Le bonheur, c'est de le chercher.

Jules Renard

13mythol 

Le paradoxe n'est qu'apparent et cache une belle vérité, qui est d'ailleurs la leçon essentielle des Propos sur le Bonheur d'Alain. C'est une grande erreur, pour le cas du bonheur, de s'en tenir à l'étymologie : prendre le bonheur dans le sens de la bonne heure, c'est s'orienter dès le départ vers une mauvaise voie ; et pourtant, il semble que cette conception est celle du sens commun. Combien d'hommes se plaisent à imaginer ce qu'ils feraient s'ils devenaient soudainement riches ! Comme ils sont nombreux, ces tchandalas qui se plaignent de leur sort, qui envient la vie des autres, et qui se contentent d'implorer le hasard ! Nous le voyons clairement : si nous allons dans cette direction, nous conclurons rapidement que le bonheur, c'est de tomber dessus, ou, au mieux, pour les moins faibles, de le trouver : conclusion creuse qui ne satisfera que les faignants. Il faut donc commencer par refuser le bonheur dans le sens de l'εὐτυχία (la bonne heure, la bonne fortune ; bref, le bonheur qui tombe par chance sur notre tête).

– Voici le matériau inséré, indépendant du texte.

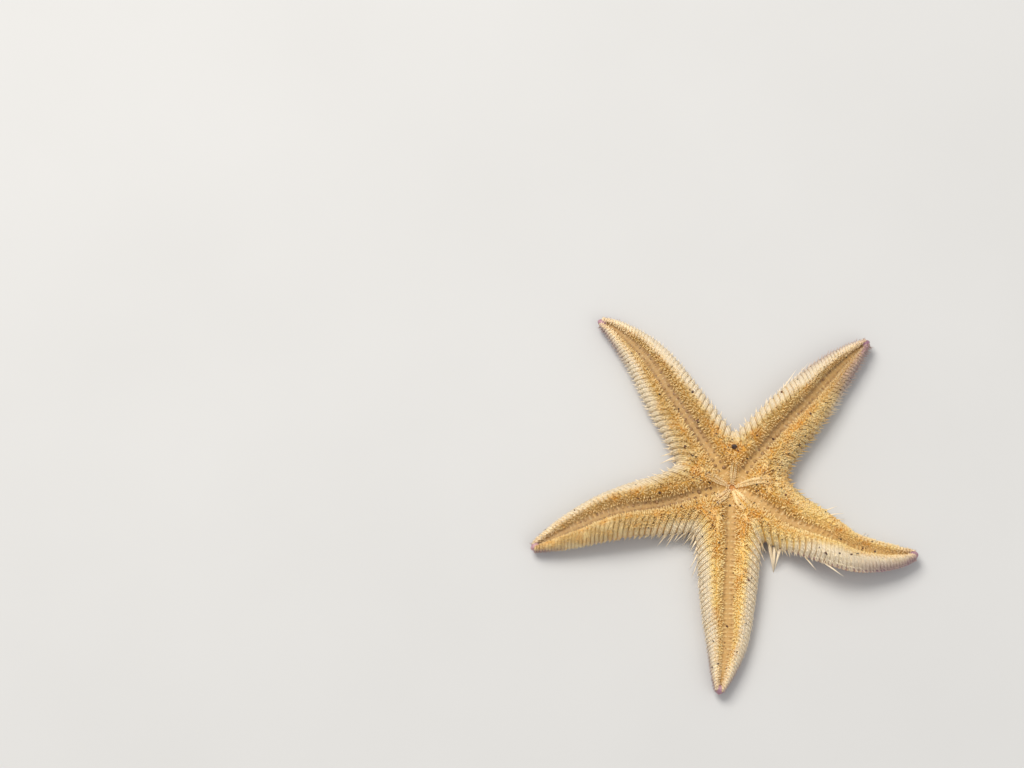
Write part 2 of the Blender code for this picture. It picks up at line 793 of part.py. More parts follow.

Il suffit maintenant de se laisser guider par la phrase de Renard pour avancer. Si le bonheur ne se reçoit pas, c'est qu'il se conquiert ; si l'on a pigé ça, le reste va tout seul. L'homme ne peut être heureux que s'il déploie ses forces, s'il utilise son énergie, si, en somme, il est pleinement actif. Chercher le bonheur, c'est écouter son désir et avancer avec toute sa force propre vers le chemin que trace tous les jours ce désir. Les malheureux ne sont pas ceux qui vivent dans la douleur, ce sont ceux qui restent passifs, qui ne parviennent pas à se construire un projet déterminé et à le suivre de toute leur force ; ils attendent qu'on leur donne le bonheur – tant qu'ils ne se sortent pas les doigts et la volonté du cul, ils peuvent attendre longtemps... Le bonheur, ce n'est pas le loto ; le bonheur, c'est la bataille sans cesse recommencé ; il vaut mieux être Napoléon qu'un riche héritier. Le bonheur ne se trouve pas, il n'y a pas de clefs du bonheur ; ce sont des fumisteries d'hommes faibles et malheureux ; il n'y a que des combats joyeux qu'il faut toujours réitérer. De ce point de vue, tous les combats sont bons, tous sont auréolés de la même innocence et de la même vertu ; la vie offre des possibilités infinies que chacun, selon son idiosyncrasie, doit exploiter au mieux. Le bonheur, c'est de le chercher : choisir une direction, la suivre, construire sa méthode, s'y conformer, se battre, ne jamais rester pleinement contenté, s'efforcer d'augmenter sa puissance d'agir, et toujours courageusement continuer : voilà comment nous cherchons le bonheur, voilà comment nous avançons joyeusement dans l'existence.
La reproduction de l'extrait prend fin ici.